I was running through the forest on a path when I got caught in some sudden, really scary storm. Parts of trees were being ripped off and I could hear them all cracking with the wind. I'm dodging falling branches and terrified since it turned black at 7:30am and I had no where to hide. I finally make it out of the forest then lightening starts crashing around me.

That was 20 minutes when I really didn't care too much about stbx. I wouldn't advise it, though. Just wanted to get that story out as I am still pretty shaken up.


----------



## grizabella (May 8, 2011)

My mother used to say "in the midst of life there's living". Just because we are in terrible pain, we think the world has stopped, but it hasn't and even our feelings about things will change with time.


----------



## for better or for worse (Jul 4, 2011)

Thats crazy! Glad you are okay, 

I definitely agree with you, I work in construction, and we almost lost a guy from being hit on the side of the road. Really opens your eyes, that there is more to life than this temporary pain. 

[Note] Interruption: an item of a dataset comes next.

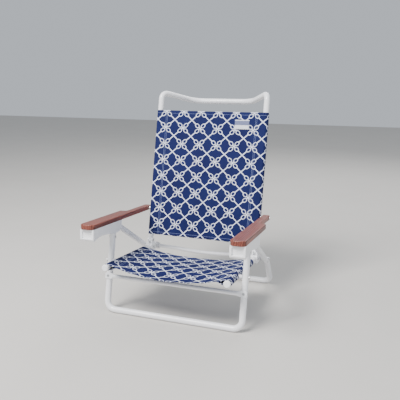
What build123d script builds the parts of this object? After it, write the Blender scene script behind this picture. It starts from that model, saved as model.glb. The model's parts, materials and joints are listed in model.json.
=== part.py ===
from math import cos, degrees, hypot, radians, sin, sqrt, tan
import os

from build123d import *

os.makedirs("parts", exist_ok=True)

# Beach chair: white tube frame, two fabric slings, wooden arms, five back positions.
# X runs across the chair, the front faces -Y, Z is up and the ground is Z = 0.
# The side view is drawn in (y, z) from the front foot; world() moves it to the chair's middle.
# Left and right are the sitter's: left is +X. Pieces are drawn on the left and mirrored.

# ---------------------------------------------------------------- driving dimensions (mm)
TUBE_R = 12.0
TUBE_WALL = 1.0
LEG_X = 277.0
RAIL_X = 239.5
LEAN = 13.5
RAIL_SLOPE = 5.8
BEND_R = 34.0
MIDDLE_Y = 270.18

SEAT_PIVOT_Z = 200.0
PIVOT_SPACING = 299.2
LINK_HEIGHT = 138.0

RAIL_FRONT = -112.0
RAIL_REAR = 342.0
SEAT_SLING_FRONT = -104.0
SEAT_SLING_REAR = 222.0
SLING_T = 1.3
SLING_GAP = 0.3
SEAT_SAG = 26.0
BACK_SAG = 8.0

BACK_TUBE_START = 16.0
BACK_TOP = 662.0
BACK_SLING_START = 27.0
BACK_SLING_END = 580.0
BOW_DEPTH = 152.0
BOW_HALF = 138.0
BOW_DROP = 8.0
TOP_BEND_R = 28.0
BOW_BEND_R = 90.0

REAR_PIVOT = (408.0, 153.0)
REAR_LEG_ANGLE = 32.6
REAR_BEND_REACH = 16.0
REAR_FOOT_Y = 498.0
REAR_LEG_LENGTH = 350.0
REAR_BEND_R = 50.0

BAR_R = 8.0
BAR_END = 252.0
BAR_STRAIGHT = 223.5
PLATE_START = 264.0
PLATE_T = 3.2
PLATE_H = 23.0
FRONT_BAR_DROP = 60.0
REAR_BAR_BOW = 12.0

RUN_GAP = 0.08
PIN_R = 4.0
BOLT_R = 3.0
SPACER_R = 8.0
BUSH_R = 9.0
SLEEVE_HOLE_R = 9.5
RIVET_R = 2.4
RIVET_HEAD = 1.5

EYE_R = 9.0
EYE_HALF = 8.0
EYE_DROP = 19.0
EYE_RIVET_DROP = 47.0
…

Life can be so short, we really have to enjoy each day like its the last. I am really starting to see that, and wishing i had for the last 5 years, however, i am starting to do that now.


----------



## Runs like Dog (Feb 25, 2011)

Hold up a 1-Iron. For as the great Lee Trevino said "Not even God can hit a 1-iron."


----------



## caughtdreaming (May 30, 2011)

hmmm, that must have been some morning run. 
coincidentally, it stormed like that here today too. I was inside.


----------



## brighterlight (Aug 13, 2009)

Well, if either of you can throw some of that rainstorm down here, we would willingly and gladly accept. I use to think I could live in Phoenix, AZ until we have been through a serious drought for several months; now I would rather be in Seattle.  Most yards and vegetation are dying and I notice an subtle ecological change in our environment. I can see that animal and insect life is not the norm this summer; there are some changes if you look close enough. We are in serious need to water - we can't even kayak in a lot of our rivers because they are too shallow. HELP! LOL! I miss kayaking. It's so bad that at this point most of us are hoping for a small tropical storm and would even be willing to have a very weak catagory 1 hurricane come through here - it's that bad.

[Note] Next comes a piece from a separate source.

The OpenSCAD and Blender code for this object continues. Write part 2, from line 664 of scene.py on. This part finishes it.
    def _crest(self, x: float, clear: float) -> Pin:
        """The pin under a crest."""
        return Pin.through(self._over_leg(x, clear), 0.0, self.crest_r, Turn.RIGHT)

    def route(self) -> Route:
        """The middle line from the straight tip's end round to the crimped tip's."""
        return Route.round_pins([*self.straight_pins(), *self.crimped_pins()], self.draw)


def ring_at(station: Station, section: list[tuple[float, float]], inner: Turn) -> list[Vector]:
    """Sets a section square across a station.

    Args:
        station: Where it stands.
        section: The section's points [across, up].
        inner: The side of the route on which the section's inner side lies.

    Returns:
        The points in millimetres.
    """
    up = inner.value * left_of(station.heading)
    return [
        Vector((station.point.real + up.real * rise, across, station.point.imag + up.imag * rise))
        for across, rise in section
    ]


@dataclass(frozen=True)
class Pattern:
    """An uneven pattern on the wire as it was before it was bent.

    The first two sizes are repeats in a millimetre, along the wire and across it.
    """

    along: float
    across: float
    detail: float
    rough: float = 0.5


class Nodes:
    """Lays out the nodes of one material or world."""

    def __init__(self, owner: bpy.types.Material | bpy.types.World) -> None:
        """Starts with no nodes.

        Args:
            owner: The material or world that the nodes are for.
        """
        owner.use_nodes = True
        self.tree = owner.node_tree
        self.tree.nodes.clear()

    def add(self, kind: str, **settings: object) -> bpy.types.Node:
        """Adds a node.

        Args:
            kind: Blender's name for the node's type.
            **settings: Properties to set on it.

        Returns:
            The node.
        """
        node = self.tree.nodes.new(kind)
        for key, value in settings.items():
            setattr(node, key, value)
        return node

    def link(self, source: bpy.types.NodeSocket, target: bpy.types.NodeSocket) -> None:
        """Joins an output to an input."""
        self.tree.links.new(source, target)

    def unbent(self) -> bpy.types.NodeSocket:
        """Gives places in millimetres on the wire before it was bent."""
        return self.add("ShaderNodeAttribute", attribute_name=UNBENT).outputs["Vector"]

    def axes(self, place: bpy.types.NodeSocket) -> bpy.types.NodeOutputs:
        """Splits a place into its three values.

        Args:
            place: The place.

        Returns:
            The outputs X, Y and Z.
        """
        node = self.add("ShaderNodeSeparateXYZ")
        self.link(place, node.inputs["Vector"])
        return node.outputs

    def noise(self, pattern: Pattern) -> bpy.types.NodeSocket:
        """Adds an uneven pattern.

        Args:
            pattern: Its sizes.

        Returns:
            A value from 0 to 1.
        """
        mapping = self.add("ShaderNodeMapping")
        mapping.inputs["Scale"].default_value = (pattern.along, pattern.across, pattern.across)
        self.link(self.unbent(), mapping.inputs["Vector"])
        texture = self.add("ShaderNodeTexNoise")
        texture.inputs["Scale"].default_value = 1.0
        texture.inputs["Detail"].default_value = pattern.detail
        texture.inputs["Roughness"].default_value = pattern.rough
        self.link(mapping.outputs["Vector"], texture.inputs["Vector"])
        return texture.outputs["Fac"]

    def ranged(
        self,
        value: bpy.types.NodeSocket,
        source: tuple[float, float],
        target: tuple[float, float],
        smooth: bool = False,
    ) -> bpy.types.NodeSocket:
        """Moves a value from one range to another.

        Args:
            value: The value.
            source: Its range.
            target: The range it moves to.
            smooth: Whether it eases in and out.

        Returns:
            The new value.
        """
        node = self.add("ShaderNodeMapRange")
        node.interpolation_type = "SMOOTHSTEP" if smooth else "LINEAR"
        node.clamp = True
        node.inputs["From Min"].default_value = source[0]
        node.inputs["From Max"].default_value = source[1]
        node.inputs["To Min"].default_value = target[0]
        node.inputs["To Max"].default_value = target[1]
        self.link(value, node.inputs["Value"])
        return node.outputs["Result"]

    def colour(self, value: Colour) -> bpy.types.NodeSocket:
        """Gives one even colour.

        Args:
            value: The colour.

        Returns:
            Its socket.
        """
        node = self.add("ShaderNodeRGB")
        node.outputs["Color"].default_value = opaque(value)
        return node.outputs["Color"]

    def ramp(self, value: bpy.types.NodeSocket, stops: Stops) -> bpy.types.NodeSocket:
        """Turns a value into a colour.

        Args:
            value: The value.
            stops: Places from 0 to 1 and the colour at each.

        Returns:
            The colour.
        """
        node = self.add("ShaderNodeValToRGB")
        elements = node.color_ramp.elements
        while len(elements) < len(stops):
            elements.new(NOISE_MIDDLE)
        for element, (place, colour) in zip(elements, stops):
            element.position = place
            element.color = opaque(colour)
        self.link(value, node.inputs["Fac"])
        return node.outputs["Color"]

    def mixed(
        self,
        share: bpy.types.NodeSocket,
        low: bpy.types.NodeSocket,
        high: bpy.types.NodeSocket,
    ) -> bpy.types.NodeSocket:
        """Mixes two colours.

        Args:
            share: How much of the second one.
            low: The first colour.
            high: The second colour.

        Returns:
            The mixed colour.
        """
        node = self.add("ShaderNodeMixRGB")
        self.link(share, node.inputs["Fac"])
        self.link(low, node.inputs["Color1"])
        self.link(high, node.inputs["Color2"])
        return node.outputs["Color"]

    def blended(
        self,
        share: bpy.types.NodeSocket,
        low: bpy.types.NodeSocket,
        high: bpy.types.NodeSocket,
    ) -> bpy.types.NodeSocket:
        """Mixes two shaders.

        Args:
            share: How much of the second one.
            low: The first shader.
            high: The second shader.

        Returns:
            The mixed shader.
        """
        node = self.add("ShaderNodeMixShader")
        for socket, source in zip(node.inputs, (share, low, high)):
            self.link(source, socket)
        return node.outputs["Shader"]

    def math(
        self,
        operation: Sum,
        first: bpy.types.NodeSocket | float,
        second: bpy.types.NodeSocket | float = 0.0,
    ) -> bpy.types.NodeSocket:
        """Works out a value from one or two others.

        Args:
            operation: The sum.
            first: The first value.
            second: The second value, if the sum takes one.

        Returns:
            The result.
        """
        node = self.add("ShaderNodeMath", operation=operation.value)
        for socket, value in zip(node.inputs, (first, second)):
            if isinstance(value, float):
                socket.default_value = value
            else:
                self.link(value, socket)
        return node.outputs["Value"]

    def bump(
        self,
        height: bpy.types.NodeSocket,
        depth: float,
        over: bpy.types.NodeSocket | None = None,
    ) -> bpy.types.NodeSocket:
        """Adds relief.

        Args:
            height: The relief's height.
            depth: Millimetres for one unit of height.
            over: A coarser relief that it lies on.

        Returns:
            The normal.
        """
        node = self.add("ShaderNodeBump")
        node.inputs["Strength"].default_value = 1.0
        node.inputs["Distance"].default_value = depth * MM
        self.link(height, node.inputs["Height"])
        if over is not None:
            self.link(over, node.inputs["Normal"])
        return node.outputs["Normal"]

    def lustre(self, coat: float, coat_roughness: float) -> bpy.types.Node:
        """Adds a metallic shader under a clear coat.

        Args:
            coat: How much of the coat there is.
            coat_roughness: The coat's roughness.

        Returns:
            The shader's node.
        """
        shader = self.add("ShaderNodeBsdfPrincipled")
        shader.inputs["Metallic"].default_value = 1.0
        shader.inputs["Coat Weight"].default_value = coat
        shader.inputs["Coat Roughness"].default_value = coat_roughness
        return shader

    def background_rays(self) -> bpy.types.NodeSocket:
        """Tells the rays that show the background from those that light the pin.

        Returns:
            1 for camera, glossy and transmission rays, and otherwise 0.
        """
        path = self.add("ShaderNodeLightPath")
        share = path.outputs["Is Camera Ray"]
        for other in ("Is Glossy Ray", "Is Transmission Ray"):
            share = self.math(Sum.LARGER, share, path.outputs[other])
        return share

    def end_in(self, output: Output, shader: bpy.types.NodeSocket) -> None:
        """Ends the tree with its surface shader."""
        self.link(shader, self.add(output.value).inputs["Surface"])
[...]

Yeah, watering helps a little but after so much drought all you can do is be selective about what it is you water.


----------



## caughtdreaming (May 30, 2011)

brighterlight said:


> Yeah, watering helps a little but after so much drought all you can do is be selective about what it is you water.


I probably shouldn't laugh at that but the combination of imagining you choose which plants to water and the fact that the sad faces are too darn cute made me lol. 

Hopefully you get some rain!


----------



## brighterlight (Aug 13, 2009)

caughtdreaming said:


> I probably shouldn't laugh at that but the combination of imagining you choose which plants to water and the fact that the sad faces are too darn cute made me lol.
> 
> Hopefully you get some rain!


LOL. Thanks CD, yeah, it is just so weird how it's either feast or famine with water around here (Texas). I think it is funny but sad that we are looking up at the sky everyday waiting for it just drench us and when we see a single puny dark cloud and it finally drops some precipitation, I get (no joking) 5 to 6 little spit drops on my forehead and then the clouds disappear for another week of 100+ weather.  All the while, I look at my yard and start doing the math on what section of the yard I will be saving today. So I alternate, I guess an automatic in ground sprinkler system would have come in handy but I don't have one. So I am going around the house trying to figure out the best way to reach an area of yard, saturate it with water and then move on to the next before the sun comes up the next day only to shrivel it all up again. I may lose the yard if the city starts water rationing which I suspect will happen soon.


----------